Multiple, Redundant, or Concurrent Submission/Publication
In general, papers describing essentially the same research should not be published in more than one journal. Manuscripts which have been published as copyrighted material elsewhere cannot be submitted. The Journal has the exclusive right to first publication, but we encourage republication with the correct attribution. It is permissible under the condition that a disclosure is set forth stating “Reprinted with Permission by The International Lawyer of the American Bar Association” and must state the title, volume, and page number of the article’s publication in The International Lawyer.
Authorship of the Paper
Authorship should be limited to those who have made a significant contribution to the conception, design, execution, or interpretation of the manuscript. All those who have made significant contributions should be listed as co-authors. The corresponding author ensures that all contributing co-authors and no uninvolved persons are included in the author list. The corresponding author will also verify that all coauthors have approved the final version of the manuscript and have agreed to its submission for publication.
Disclosure and Conflicts of Interest
All authors should include a statement disclosing whether any financial or other substantive conflicts of interest exist that may be construed to influence the results or interpretation of their manuscript. Examples of potential conflicts of interest that should be disclosed include financial ones such as honoraria, educational grants or other funding, participation in speakers’ bureaus, membership, employment, consultancies, stock ownership, or other equity interest, and paid expert testimony or patent-licensing arrangements, as well as non-financial ones such as personal or professional relationships or affiliations. All sources of financial support for the project should be disclosed.

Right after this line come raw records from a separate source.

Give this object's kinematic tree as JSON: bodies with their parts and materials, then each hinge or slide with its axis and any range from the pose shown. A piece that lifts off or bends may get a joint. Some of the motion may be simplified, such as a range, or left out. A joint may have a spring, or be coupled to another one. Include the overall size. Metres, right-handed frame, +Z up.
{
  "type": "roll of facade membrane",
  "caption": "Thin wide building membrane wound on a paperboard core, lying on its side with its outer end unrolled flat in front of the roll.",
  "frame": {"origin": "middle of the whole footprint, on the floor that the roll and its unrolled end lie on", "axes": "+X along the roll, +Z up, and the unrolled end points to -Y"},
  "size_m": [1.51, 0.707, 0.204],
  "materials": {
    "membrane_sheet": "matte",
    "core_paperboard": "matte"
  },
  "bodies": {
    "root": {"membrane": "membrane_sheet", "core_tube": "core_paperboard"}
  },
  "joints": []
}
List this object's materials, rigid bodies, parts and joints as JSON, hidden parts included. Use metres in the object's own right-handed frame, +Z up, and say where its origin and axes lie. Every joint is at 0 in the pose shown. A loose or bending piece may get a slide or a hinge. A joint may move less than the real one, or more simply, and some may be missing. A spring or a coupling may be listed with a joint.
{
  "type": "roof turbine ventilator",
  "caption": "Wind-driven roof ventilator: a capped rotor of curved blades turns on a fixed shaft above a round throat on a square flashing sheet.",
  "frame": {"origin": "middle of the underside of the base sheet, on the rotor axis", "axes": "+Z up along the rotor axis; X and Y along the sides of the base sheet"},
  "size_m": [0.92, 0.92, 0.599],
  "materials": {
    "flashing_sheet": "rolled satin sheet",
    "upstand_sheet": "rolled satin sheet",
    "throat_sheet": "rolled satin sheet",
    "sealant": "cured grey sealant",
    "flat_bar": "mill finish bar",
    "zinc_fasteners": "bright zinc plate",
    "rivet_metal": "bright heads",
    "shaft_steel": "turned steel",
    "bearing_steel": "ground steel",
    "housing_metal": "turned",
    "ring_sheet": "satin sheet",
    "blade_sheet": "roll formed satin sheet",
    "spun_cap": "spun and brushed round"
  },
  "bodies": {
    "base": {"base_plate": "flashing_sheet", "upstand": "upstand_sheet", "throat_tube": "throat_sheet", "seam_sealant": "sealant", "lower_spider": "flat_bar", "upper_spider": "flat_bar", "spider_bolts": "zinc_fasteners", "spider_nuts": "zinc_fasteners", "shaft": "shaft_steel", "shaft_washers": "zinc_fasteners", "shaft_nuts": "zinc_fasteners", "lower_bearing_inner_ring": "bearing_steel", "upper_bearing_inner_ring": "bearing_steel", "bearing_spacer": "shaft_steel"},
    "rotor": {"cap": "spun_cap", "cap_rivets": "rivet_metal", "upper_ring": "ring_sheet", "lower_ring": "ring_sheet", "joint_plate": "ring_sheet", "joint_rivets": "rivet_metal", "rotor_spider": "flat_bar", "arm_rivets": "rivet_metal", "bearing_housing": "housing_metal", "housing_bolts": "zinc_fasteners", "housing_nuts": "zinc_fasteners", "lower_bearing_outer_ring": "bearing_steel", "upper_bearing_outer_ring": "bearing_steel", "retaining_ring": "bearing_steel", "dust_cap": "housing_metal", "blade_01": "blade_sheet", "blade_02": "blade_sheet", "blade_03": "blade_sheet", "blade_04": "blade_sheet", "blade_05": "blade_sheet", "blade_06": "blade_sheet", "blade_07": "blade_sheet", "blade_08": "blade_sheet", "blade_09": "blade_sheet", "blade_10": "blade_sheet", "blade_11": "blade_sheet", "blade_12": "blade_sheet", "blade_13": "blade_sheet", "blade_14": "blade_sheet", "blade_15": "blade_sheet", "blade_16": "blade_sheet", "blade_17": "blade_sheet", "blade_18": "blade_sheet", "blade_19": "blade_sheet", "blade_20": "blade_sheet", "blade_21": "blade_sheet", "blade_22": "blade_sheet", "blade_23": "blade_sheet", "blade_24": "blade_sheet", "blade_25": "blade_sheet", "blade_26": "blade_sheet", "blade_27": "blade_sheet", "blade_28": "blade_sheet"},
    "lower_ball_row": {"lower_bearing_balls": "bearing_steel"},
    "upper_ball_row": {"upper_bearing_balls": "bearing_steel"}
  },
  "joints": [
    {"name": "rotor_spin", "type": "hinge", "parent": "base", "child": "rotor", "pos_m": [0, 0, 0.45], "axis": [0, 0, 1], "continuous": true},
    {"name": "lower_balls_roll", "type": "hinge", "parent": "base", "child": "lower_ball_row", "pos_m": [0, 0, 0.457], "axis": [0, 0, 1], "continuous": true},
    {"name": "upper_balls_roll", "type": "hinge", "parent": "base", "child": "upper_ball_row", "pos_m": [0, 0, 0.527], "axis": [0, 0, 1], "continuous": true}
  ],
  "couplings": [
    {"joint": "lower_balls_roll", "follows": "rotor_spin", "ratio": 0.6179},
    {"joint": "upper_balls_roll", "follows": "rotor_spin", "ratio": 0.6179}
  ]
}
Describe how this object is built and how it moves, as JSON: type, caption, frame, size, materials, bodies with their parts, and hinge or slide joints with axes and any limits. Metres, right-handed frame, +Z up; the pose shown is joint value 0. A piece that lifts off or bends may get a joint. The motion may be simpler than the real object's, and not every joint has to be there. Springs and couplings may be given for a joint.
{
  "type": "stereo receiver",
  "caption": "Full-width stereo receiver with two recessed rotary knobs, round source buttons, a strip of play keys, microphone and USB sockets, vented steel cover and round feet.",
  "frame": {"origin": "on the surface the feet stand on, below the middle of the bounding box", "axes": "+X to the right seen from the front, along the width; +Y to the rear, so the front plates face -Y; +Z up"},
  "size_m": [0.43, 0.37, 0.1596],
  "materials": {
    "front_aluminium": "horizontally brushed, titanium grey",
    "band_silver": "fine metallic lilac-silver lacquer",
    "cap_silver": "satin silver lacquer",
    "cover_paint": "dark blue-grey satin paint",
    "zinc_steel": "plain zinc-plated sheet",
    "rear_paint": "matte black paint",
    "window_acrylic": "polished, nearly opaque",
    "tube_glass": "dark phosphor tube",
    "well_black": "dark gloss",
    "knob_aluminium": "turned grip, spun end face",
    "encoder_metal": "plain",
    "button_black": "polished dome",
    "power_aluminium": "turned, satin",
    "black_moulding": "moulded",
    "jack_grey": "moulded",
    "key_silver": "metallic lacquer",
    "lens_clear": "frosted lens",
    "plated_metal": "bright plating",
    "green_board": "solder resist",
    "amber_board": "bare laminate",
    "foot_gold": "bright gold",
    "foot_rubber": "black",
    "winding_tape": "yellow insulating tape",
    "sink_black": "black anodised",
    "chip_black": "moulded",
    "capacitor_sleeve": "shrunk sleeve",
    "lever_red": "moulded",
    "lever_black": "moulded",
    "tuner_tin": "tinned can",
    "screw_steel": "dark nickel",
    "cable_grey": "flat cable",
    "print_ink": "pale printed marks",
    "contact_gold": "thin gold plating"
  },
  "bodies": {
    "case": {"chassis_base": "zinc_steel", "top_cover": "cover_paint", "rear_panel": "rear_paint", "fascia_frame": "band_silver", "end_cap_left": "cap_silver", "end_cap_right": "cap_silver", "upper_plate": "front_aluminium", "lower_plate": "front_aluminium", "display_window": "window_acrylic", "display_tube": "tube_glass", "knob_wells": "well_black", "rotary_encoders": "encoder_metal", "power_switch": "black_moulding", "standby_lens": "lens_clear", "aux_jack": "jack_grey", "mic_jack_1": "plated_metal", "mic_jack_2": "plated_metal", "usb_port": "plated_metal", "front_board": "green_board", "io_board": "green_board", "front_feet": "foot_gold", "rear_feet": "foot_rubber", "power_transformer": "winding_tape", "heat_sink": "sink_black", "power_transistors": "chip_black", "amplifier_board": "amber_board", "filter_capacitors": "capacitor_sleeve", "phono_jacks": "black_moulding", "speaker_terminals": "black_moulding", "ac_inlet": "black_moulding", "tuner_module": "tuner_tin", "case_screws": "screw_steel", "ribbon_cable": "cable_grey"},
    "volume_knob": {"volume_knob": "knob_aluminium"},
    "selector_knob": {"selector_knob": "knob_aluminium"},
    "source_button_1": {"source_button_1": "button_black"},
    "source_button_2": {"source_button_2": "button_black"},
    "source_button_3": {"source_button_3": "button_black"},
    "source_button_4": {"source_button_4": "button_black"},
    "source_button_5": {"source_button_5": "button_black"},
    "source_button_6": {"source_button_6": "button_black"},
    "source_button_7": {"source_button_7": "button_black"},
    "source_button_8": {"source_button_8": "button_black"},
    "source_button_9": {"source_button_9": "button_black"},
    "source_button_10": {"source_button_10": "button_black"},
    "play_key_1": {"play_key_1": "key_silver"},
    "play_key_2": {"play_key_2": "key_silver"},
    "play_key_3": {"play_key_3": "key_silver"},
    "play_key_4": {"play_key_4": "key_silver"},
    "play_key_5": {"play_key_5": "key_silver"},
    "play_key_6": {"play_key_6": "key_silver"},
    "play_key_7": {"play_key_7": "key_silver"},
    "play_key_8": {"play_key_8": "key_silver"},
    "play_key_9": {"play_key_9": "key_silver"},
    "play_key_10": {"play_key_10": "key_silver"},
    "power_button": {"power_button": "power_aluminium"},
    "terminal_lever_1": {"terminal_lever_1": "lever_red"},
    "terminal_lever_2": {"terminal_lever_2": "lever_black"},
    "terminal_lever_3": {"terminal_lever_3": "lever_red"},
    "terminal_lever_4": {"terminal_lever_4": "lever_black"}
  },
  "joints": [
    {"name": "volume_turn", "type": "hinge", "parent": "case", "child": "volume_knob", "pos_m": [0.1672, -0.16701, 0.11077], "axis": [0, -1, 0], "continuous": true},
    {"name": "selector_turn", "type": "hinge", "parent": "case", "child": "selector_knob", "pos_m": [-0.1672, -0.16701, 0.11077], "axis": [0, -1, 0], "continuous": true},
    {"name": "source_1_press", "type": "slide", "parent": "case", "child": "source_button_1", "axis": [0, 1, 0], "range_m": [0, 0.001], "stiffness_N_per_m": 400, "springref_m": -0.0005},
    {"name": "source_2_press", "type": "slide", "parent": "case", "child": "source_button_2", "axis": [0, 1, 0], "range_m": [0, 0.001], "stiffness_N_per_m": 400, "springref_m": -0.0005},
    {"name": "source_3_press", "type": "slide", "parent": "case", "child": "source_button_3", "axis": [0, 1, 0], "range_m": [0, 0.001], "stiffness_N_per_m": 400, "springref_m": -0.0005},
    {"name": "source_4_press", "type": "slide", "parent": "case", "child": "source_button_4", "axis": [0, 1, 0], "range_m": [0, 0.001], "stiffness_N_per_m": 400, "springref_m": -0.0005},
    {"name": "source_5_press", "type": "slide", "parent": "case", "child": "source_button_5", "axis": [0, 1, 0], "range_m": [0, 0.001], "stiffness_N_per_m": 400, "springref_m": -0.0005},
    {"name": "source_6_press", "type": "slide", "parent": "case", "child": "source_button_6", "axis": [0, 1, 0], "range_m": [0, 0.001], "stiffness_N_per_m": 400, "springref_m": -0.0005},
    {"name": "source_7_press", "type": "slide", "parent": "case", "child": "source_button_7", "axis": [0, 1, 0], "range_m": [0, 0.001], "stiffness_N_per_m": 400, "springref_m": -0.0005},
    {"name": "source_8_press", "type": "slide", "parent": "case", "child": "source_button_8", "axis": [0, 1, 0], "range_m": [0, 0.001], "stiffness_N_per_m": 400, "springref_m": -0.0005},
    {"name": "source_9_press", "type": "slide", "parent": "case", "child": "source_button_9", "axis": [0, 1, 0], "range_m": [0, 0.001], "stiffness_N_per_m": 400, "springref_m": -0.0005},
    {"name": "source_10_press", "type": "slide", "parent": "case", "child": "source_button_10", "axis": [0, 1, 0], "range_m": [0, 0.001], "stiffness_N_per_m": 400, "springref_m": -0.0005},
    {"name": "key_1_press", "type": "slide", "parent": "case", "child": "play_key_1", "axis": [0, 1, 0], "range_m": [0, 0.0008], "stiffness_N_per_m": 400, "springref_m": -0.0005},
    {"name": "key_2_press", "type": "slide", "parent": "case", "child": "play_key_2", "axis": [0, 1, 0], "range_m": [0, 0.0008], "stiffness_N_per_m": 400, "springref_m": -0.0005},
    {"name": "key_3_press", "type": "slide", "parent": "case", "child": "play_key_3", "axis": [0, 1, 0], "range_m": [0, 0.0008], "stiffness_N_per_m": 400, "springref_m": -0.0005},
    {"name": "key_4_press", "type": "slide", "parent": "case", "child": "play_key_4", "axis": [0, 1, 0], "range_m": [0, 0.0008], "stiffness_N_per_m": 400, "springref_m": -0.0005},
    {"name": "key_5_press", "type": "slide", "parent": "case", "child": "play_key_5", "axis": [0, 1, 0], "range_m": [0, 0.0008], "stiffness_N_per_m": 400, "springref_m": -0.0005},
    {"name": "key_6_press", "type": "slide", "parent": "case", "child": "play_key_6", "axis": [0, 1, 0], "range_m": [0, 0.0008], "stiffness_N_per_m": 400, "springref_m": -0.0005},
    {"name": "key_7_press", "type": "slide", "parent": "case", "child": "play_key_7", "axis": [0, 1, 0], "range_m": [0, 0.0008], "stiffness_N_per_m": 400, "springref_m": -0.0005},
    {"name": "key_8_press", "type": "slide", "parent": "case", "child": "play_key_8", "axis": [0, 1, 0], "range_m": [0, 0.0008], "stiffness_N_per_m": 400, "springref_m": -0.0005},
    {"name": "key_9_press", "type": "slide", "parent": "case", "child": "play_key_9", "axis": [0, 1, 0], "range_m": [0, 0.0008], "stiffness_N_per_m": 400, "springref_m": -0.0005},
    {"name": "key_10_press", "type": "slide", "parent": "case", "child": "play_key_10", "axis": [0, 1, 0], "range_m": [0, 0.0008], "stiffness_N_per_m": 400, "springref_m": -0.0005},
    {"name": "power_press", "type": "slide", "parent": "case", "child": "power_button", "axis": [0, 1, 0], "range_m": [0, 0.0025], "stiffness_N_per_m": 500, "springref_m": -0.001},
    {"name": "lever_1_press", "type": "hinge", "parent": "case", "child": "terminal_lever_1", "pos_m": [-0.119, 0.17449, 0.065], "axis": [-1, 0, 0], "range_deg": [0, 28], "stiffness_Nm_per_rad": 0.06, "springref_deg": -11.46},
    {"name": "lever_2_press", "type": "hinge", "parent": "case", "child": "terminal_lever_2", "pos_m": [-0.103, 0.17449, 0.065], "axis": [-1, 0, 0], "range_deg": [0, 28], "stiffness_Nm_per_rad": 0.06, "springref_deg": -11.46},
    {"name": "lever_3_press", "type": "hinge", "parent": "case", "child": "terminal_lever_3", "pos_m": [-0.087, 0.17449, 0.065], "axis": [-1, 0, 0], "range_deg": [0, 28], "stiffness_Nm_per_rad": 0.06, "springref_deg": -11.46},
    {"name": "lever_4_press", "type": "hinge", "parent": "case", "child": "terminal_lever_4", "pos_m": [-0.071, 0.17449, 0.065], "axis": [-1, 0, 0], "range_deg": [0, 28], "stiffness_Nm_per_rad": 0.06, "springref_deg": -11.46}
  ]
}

Fundamental Errors in Published Works
When an author discovers a significant error or inaccuracy in his/her own published work, it is the author’s obligation to promptly notify the Journal editor or publisher and to cooperate with the editor to retract or correct the paper in the form of an erratum. If the editors or publisher learn that a published work contains a significant error or inaccuracy, we will notify the author and then it is the author’s obligation to promptly correct or retract the paper or provide evidence to the Journal editors of the correctness of the paper.